## [Exercise requirements]
Extract the complete listing and output it unchanged.

═══ Provided data ═══

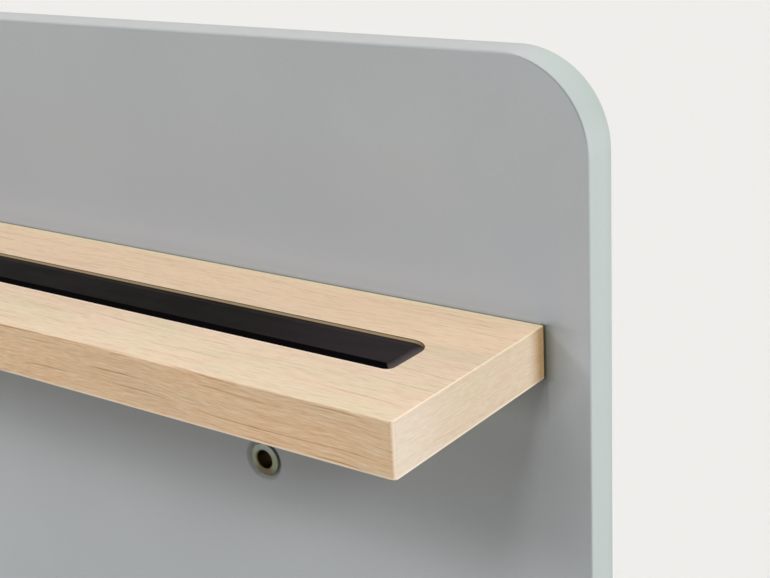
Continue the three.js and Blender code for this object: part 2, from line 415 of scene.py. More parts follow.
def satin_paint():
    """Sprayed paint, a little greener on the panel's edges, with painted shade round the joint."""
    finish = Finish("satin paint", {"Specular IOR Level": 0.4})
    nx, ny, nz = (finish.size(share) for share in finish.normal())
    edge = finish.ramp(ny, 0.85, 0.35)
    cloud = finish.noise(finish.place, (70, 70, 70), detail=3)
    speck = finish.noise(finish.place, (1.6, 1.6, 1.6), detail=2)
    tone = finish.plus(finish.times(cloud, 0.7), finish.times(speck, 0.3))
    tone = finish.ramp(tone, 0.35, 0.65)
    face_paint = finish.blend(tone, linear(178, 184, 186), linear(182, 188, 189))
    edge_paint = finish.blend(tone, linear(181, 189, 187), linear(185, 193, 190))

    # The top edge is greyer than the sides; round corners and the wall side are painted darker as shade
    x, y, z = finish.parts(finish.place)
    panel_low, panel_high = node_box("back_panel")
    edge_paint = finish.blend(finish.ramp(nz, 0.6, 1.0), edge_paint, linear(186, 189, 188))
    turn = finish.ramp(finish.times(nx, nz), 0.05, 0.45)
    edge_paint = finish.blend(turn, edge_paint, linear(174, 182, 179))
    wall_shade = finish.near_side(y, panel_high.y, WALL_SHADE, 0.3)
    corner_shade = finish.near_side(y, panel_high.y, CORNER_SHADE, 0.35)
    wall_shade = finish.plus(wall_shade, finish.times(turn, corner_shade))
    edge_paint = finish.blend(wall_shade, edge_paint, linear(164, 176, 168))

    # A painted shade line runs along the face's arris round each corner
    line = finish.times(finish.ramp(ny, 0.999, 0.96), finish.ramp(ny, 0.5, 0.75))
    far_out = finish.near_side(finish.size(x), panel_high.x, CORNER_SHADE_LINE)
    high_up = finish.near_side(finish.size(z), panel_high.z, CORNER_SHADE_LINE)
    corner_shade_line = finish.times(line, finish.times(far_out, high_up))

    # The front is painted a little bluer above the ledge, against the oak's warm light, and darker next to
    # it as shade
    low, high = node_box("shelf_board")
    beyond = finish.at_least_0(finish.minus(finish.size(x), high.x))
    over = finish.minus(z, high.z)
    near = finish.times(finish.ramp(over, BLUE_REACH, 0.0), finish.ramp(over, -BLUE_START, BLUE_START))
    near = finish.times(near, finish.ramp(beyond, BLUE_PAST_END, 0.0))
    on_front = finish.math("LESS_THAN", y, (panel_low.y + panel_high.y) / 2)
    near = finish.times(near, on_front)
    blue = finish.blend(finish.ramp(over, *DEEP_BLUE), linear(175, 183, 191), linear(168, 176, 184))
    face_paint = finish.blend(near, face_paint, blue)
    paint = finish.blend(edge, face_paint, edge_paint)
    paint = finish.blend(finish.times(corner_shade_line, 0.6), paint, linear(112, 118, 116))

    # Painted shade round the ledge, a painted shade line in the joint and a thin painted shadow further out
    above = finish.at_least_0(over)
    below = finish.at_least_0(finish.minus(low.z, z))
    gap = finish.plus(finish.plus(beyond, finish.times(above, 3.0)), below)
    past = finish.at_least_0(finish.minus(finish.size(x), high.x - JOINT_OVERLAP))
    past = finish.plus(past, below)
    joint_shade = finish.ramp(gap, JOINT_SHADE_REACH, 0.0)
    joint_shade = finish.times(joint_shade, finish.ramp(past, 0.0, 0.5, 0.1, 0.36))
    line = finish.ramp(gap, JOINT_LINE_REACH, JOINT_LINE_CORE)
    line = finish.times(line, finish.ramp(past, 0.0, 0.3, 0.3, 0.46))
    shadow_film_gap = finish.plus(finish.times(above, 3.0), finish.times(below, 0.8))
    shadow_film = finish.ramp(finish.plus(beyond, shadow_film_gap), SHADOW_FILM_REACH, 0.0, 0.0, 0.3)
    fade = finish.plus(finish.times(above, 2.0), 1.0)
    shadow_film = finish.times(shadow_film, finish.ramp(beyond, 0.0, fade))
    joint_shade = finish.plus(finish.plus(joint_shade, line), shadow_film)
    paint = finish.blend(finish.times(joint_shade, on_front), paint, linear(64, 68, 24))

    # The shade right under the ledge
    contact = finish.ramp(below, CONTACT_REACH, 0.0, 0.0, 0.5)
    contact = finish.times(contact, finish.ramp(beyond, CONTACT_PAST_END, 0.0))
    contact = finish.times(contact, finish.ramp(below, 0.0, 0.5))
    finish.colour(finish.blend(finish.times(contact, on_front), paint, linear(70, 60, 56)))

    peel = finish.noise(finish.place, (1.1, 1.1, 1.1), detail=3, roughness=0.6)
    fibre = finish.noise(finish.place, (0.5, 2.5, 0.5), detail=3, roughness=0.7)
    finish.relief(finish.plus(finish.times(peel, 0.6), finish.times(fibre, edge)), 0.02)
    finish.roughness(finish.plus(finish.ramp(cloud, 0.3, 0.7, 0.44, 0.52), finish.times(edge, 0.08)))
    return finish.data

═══

## [Answer]
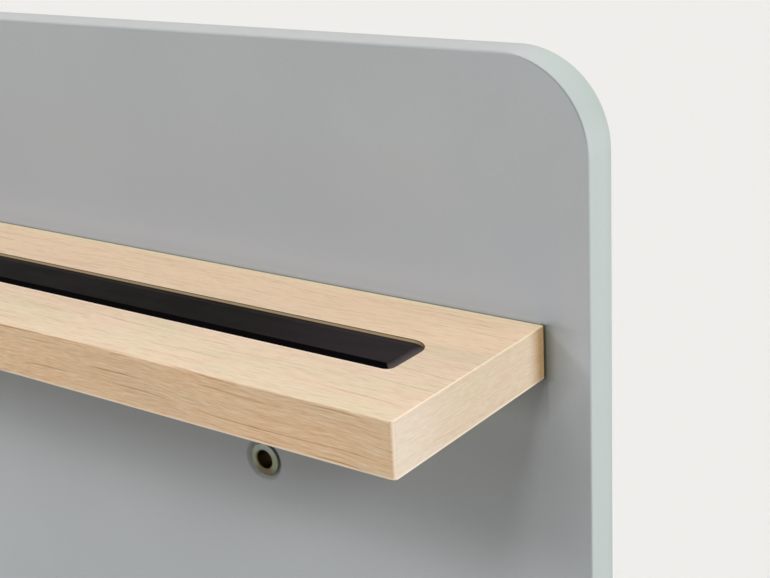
Continue the three.js and Blender code for this object: part 2, from line 415 of scene.py. More parts follow.
def satin_paint():
    """Sprayed paint, a little greener on the panel's edges, with painted shade round the joint."""
    finish = Finish("satin paint", {"Specular IOR Level": 0.4})
    nx, ny, nz = (finish.size(share) for share in finish.normal())
    edge = finish.ramp(ny, 0.85, 0.35)
    cloud = finish.noise(finish.place, (70, 70, 70), detail=3)
    speck = finish.noise(finish.place, (1.6, 1.6, 1.6), detail=2)
    tone = finish.plus(finish.times(cloud, 0.7), finish.times(speck, 0.3))
    tone = finish.ramp(tone, 0.35, 0.65)
    face_paint = finish.blend(tone, linear(178, 184, 186), linear(182, 188, 189))
    edge_paint = finish.blend(tone, linear(181, 189, 187), linear(185, 193, 190))

    # The top edge is greyer than the sides; round corners and the wall side are painted darker as shade
    x, y, z = finish.parts(finish.place)
    panel_low, panel_high = node_box("back_panel")
    edge_paint = finish.blend(finish.ramp(nz, 0.6, 1.0), edge_paint, linear(186, 189, 188))
    turn = finish.ramp(finish.times(nx, nz), 0.05, 0.45)
    edge_paint = finish.blend(turn, edge_paint, linear(174, 182, 179))
    wall_shade = finish.near_side(y, panel_high.y, WALL_SHADE, 0.3)
    corner_shade = finish.near_side(y, panel_high.y, CORNER_SHADE, 0.35)
    wall_shade = finish.plus(wall_shade, finish.times(turn, corner_shade))
    edge_paint = finish.blend(wall_shade, edge_paint, linear(164, 176, 168))

    # A painted shade line runs along the face's arris round each corner
    line = finish.times(finish.ramp(ny, 0.999, 0.96), finish.ramp(ny, 0.5, 0.75))
    far_out = finish.near_side(finish.size(x), panel_high.x, CORNER_SHADE_LINE)
    high_up = finish.near_side(finish.size(z), panel_high.z, CORNER_SHADE_LINE)
    corner_shade_line = finish.times(line, finish.times(far_out, high_up))

    # The front is painted a little bluer above the ledge, against the oak's warm light, and darker next to
    # it as shade
    low, high = node_box("shelf_board")
    beyond = finish.at_least_0(finish.minus(finish.size(x), high.x))
    over = finish.minus(z, high.z)
    near = finish.times(finish.ramp(over, BLUE_REACH, 0.0), finish.ramp(over, -BLUE_START, BLUE_START))
    near = finish.times(near, finish.ramp(beyond, BLUE_PAST_END, 0.0))
    on_front = finish.math("LESS_THAN", y, (panel_low.y + panel_high.y) / 2)
    near = finish.times(near, on_front)
    blue = finish.blend(finish.ramp(over, *DEEP_BLUE), linear(175, 183, 191), linear(168, 176, 184))
    face_paint = finish.blend(near, face_paint, blue)
    paint = finish.blend(edge, face_paint, edge_paint)
    paint = finish.blend(finish.times(corner_shade_line, 0.6), paint, linear(112, 118, 116))

    # Painted shade round the ledge, a painted shade line in the joint and a thin painted shadow further out
    above = finish.at_least_0(over)
    below = finish.at_least_0(finish.minus(low.z, z))
    gap = finish.plus(finish.plus(beyond, finish.times(above, 3.0)), below)
    past = finish.at_least_0(finish.minus(finish.size(x), high.x - JOINT_OVERLAP))
    past = finish.plus(past, below)
    joint_shade = finish.ramp(gap, JOINT_SHADE_REACH, 0.0)
    joint_shade = finish.times(joint_shade, finish.ramp(past, 0.0, 0.5, 0.1, 0.36))
    line = finish.ramp(gap, JOINT_LINE_REACH, JOINT_LINE_CORE)
    line = finish.times(line, finish.ramp(past, 0.0, 0.3, 0.3, 0.46))
    shadow_film_gap = finish.plus(finish.times(above, 3.0), finish.times(below, 0.8))
    shadow_film = finish.ramp(finish.plus(beyond, shadow_film_gap), SHADOW_FILM_REACH, 0.0, 0.0, 0.3)
    fade = finish.plus(finish.times(above, 2.0), 1.0)
    shadow_film = finish.times(shadow_film, finish.ramp(beyond, 0.0, fade))
    joint_shade = finish.plus(finish.plus(joint_shade, line), shadow_film)
    paint = finish.blend(finish.times(joint_shade, on_front), paint, linear(64, 68, 24))

    # The shade right under the ledge
    contact = finish.ramp(below, CONTACT_REACH, 0.0, 0.0, 0.5)
    contact = finish.times(contact, finish.ramp(beyond, CONTACT_PAST_END, 0.0))
    contact = finish.times(contact, finish.ramp(below, 0.0, 0.5))
    finish.colour(finish.blend(finish.times(contact, on_front), paint, linear(70, 60, 56)))

    peel = finish.noise(finish.place, (1.1, 1.1, 1.1), detail=3, roughness=0.6)
    fibre = finish.noise(finish.place, (0.5, 2.5, 0.5), detail=3, roughness=0.7)
    finish.relief(finish.plus(finish.times(peel, 0.6), finish.times(fibre, edge)), 0.02)
    finish.roughness(finish.plus(finish.ramp(cloud, 0.3, 0.7, 0.44, 0.52), finish.times(edge, 0.08)))
    return finish.data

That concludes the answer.